- Rancher v1.1.1 or later
- Basic understanding of Data, Orchestration, Compute planes
For production deployments, it is best practice that each plane runs on dedicated physical or virtual hosts. For development, multi-tenancy may be used to simplify management and reduce costs.
Comprised of one or more Etcd nodes which persist state regarding the Compute Plane. Resiliency is achieved by adding 3 hosts to this plane.
Comprised of stateless Kubernetes/Rancher components which orchestrate and manage the Compute Plane:
- apiserver
- scheduler
- controller-manager
- kubectld
- rancher-kubernetes-agent
- rancher-ingress-controller) Resiliency is achieved by adding 2 hosts to this plane.
Comprised of the real workload (Kubernetes pods), orchestrated and managed by Kubernetes.
- Simple, low-cost environment for development and training
- No resiliency to host failure
- Low performance
- Create a Kubernetes environment.
- Add 1 host with >=1 CPU and >=4GB RAM.
- Simple, low-cost environment for distributed development and training
- Data Plane and Orchestration Plane resilient to minority of hosts failing
- Compute Plane resiliency depends on the deployment plan
- Potential performance issues with Etcd/Kubernetes components
- Create a Kubernetes environment.
- Add 3 hosts with >=1 CPU and >=2GB RAM.
- Data Plane resilient to minority of hosts failing
- Orchestration Plane resilient to all but one host failing
- Compute Plane resiliency depends on the deployment plan
- High-performance, production-ready environment
- Create a Cattle environment.
- Add 3 hosts with 1 CPU, >=1.5GB RAM, >=20GB DISK. Label these hosts etcd=true.
- If you care about backups, see Configuring Remote Backups now.
- If you don’t want pods scheduled on these hosts add label nopods=true.
- Add 2 hosts with >=1 CPU and >=2GB RAM. Label these hosts orchestration=true.
- If you don’t want pods scheduled on these hosts, add label nopods=true.
- Add 1+ hosts without any special labels. Resource requirements vary by workload.
- Navigate to Catalog > Library. On the Kubernetes catalog item, click View Details. Select your desired version, optionally update configuration options, and click Launch.
- Create a Cattle environment.
- Add 3 hosts with 1 CPU, >=1.5GB RAM, >=20GB DISK. Label these hosts etcd=true.

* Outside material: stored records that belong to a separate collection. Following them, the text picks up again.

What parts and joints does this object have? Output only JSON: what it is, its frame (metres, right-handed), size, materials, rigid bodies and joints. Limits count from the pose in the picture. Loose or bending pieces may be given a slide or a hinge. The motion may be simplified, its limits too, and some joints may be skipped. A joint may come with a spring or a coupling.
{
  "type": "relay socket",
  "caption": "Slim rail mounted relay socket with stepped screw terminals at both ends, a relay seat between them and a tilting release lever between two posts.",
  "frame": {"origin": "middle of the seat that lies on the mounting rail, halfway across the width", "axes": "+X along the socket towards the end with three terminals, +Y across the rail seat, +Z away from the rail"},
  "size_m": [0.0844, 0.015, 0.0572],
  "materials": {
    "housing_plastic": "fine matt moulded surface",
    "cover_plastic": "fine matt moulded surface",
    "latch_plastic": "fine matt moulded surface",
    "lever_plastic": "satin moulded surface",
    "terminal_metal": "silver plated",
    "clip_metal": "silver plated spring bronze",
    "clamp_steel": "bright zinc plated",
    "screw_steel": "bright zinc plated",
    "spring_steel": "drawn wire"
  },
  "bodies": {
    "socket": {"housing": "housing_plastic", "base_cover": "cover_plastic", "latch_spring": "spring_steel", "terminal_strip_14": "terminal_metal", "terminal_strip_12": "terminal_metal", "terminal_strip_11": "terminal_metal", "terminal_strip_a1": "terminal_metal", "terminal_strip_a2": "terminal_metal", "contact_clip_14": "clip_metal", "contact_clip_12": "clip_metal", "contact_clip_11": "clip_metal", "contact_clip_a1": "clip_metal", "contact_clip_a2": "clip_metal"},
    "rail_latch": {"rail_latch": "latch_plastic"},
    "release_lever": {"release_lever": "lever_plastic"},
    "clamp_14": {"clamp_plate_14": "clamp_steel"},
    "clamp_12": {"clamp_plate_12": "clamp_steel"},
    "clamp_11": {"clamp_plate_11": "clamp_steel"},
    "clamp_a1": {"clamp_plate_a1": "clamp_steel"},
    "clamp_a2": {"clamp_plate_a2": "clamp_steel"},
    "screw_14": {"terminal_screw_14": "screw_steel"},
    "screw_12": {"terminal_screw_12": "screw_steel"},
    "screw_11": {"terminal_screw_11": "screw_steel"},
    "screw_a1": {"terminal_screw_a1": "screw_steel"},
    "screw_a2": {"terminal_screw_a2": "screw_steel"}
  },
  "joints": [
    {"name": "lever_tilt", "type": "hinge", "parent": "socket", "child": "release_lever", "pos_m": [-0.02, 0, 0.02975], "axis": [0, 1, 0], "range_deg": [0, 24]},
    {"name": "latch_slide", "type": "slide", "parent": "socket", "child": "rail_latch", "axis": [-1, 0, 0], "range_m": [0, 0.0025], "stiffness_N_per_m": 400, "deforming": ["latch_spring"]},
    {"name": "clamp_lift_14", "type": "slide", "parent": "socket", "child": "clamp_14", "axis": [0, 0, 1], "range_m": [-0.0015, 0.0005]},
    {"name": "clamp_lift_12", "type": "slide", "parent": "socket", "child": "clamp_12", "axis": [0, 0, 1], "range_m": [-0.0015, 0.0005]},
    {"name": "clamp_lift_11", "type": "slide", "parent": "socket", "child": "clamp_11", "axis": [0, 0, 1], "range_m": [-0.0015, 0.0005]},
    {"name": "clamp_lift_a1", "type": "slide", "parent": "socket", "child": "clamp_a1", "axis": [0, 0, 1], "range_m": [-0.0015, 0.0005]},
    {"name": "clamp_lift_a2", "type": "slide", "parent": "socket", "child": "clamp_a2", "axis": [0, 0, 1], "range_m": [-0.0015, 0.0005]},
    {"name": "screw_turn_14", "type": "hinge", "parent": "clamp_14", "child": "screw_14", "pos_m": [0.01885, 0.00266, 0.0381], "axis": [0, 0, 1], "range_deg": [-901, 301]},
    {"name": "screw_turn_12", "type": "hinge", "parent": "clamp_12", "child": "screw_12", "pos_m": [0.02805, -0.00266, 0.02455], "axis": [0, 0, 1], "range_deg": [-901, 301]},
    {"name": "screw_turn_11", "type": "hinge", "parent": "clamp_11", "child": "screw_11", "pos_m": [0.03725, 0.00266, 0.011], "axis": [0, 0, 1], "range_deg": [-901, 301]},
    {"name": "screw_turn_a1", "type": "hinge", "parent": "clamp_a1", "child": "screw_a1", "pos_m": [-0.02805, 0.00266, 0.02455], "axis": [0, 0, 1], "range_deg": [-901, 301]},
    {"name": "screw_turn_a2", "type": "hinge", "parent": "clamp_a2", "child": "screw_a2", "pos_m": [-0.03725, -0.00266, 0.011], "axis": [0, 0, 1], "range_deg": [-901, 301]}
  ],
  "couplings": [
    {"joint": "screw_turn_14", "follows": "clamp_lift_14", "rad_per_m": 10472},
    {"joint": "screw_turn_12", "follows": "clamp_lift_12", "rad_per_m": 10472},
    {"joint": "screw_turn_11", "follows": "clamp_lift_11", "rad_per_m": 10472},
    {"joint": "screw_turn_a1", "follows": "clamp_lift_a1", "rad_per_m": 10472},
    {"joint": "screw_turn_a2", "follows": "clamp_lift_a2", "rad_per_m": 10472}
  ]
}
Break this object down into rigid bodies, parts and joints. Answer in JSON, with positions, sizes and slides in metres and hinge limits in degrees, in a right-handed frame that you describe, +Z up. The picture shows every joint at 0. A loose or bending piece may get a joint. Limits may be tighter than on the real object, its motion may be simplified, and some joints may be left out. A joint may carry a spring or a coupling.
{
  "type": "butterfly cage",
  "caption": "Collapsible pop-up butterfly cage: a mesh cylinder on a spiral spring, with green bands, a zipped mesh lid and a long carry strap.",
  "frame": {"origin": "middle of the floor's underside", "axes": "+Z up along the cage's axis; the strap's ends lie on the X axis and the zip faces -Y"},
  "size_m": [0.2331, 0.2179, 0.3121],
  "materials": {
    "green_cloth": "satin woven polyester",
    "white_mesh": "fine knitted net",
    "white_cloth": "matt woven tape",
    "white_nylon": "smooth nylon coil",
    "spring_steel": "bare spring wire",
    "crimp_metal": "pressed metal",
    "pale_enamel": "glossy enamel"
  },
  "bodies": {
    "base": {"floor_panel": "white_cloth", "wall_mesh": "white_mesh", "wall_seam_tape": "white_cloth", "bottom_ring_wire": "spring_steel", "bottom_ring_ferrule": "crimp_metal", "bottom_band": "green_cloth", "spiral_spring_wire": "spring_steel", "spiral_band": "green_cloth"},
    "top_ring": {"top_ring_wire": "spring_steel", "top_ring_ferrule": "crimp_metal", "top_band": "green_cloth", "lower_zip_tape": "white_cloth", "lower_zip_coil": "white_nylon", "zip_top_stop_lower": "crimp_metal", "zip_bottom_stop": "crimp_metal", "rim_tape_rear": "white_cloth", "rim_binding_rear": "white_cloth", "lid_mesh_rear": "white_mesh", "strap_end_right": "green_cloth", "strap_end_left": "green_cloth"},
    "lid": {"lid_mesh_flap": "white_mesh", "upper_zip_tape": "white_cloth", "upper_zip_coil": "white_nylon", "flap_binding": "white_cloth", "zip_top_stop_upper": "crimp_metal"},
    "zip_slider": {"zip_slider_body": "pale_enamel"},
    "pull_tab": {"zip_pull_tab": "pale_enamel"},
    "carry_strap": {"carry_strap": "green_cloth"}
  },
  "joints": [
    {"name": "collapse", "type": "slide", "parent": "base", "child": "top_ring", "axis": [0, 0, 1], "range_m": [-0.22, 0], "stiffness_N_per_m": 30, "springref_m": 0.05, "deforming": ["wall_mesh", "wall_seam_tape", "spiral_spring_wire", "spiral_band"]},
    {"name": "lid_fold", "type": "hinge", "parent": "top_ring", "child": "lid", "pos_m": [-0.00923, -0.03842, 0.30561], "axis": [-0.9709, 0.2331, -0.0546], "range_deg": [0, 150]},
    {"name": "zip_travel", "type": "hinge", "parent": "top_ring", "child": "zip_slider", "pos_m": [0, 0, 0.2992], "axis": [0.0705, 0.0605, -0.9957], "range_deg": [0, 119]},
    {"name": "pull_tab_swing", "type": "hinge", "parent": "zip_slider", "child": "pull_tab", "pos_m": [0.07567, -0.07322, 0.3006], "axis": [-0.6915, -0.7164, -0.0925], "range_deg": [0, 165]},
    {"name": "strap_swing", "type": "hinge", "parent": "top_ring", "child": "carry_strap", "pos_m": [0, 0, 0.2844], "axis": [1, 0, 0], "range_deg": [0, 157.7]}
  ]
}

- If you care about backups, see Configuring Remote Backups now.
- If you don’t want pods scheduled on these hosts add label nopods=true.
- Add 2 hosts with >=1 CPU and >=2GB RAM. Label these hosts orchestration=true.

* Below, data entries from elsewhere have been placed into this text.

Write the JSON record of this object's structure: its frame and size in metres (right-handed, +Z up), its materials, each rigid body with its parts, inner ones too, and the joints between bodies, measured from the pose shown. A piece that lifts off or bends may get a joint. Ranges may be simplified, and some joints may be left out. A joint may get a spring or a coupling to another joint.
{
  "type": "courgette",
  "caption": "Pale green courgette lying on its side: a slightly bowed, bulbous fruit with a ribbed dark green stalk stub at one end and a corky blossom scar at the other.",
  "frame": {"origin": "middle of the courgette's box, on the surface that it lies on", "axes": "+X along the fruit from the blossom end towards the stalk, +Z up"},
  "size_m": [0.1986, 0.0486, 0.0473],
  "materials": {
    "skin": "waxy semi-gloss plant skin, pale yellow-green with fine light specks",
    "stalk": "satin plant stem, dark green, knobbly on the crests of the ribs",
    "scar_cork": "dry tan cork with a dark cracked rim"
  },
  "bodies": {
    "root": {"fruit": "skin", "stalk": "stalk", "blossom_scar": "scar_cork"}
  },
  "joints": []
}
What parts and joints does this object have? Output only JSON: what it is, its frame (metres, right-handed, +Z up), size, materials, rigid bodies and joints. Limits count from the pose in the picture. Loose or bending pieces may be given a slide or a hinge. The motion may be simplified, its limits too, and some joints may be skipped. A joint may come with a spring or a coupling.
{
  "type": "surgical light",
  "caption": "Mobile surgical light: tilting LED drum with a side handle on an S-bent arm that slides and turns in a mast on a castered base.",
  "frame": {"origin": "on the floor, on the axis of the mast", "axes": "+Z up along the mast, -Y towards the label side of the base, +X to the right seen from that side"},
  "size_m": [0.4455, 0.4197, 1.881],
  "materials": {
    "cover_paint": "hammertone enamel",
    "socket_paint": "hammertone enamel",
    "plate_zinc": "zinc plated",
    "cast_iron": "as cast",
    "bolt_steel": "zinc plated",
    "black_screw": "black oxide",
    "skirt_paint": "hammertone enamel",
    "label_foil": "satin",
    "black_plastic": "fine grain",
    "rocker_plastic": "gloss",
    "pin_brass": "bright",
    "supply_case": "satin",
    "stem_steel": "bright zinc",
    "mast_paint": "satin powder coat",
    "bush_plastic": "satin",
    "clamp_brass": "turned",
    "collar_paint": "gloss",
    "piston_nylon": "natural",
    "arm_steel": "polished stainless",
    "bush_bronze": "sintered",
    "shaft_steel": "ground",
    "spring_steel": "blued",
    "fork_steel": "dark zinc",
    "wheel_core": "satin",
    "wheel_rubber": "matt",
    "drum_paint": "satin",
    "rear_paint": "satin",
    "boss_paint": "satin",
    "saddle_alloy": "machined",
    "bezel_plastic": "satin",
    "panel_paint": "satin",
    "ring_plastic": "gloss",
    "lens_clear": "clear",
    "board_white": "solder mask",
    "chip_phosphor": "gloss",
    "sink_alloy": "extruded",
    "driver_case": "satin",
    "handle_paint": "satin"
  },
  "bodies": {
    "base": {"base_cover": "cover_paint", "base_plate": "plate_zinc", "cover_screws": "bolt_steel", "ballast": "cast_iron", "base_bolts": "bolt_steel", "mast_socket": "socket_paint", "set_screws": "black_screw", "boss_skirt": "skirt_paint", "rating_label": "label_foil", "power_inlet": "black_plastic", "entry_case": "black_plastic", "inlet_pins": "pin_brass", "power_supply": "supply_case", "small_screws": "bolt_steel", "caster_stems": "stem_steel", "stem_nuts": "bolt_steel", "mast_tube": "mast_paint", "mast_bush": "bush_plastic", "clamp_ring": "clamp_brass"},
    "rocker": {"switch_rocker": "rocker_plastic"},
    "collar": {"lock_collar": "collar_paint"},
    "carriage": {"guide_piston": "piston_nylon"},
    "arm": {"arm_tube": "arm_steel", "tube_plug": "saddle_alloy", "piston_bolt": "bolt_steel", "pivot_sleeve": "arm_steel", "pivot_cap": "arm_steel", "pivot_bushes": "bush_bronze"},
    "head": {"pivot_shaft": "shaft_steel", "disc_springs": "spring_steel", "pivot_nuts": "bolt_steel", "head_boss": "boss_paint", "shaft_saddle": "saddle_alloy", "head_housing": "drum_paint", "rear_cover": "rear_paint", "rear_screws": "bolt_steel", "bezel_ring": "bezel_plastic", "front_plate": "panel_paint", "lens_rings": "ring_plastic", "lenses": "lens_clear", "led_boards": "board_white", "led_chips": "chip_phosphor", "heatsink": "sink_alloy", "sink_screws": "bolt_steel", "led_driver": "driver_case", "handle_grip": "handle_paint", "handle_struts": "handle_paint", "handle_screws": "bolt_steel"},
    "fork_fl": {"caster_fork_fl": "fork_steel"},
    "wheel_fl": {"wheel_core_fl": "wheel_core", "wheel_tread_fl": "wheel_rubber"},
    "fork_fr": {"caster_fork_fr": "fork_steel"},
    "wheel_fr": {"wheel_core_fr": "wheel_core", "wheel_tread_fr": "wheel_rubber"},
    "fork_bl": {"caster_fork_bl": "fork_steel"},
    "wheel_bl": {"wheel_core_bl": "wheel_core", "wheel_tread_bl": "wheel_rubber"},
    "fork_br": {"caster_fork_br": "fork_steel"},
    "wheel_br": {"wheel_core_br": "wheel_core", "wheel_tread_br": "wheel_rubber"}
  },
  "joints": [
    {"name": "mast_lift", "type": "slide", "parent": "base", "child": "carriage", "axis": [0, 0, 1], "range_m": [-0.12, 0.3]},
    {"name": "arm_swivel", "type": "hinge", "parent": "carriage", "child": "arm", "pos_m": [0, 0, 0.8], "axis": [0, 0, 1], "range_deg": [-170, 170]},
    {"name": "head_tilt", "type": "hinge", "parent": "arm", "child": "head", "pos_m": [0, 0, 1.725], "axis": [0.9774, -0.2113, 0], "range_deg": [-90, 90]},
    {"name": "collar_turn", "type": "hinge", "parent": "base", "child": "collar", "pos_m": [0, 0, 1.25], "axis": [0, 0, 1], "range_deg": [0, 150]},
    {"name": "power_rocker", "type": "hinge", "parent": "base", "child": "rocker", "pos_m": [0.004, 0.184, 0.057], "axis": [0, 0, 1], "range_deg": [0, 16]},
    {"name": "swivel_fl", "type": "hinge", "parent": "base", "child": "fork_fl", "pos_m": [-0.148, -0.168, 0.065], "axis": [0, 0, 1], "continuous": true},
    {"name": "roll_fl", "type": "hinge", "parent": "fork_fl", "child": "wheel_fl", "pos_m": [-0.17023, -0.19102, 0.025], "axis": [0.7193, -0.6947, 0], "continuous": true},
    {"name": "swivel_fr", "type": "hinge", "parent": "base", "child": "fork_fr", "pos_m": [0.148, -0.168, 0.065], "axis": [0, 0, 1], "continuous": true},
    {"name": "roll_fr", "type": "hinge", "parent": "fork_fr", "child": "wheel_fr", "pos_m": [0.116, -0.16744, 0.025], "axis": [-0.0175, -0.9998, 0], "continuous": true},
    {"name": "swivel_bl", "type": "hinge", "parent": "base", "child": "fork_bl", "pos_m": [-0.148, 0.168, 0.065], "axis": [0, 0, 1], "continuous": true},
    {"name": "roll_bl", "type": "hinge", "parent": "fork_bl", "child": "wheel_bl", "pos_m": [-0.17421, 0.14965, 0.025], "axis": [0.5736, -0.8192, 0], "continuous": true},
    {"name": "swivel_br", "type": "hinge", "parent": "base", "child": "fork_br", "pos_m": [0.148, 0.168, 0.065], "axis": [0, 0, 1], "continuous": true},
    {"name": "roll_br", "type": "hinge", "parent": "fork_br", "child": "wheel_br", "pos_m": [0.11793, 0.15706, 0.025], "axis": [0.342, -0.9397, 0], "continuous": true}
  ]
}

- If you don’t want pods scheduled on these hosts, add label nopods=true.
- Add 1+ hosts without any special labels. Resource requirements vary by workload.
- Edit the environment and select Kubernetes.
With the newest release, full backups of the Data Plane are performed every 15 minutes and deleted after 24 hours, by default. A backup period below 30 seconds is not recommended.
Network storage latency and size should be taken into consideration. 50MB for any single backup is a good estimate for storage requirements. For example, backups created every 15 minutes and retained for 1 day would store a maximum of 96 backups, requiring ~5 GB storage. If there is no intention to ever restore to a previous point in time, fewer historical backups may be retained.
These backups are persisted to a static location /var/etcd/backups
on exactly one of the Data Plane hosts. It is imperative that some type of network storage is mounted to this location on all hosts comprising the Data Plane. This must be done before Kubernetes is launched.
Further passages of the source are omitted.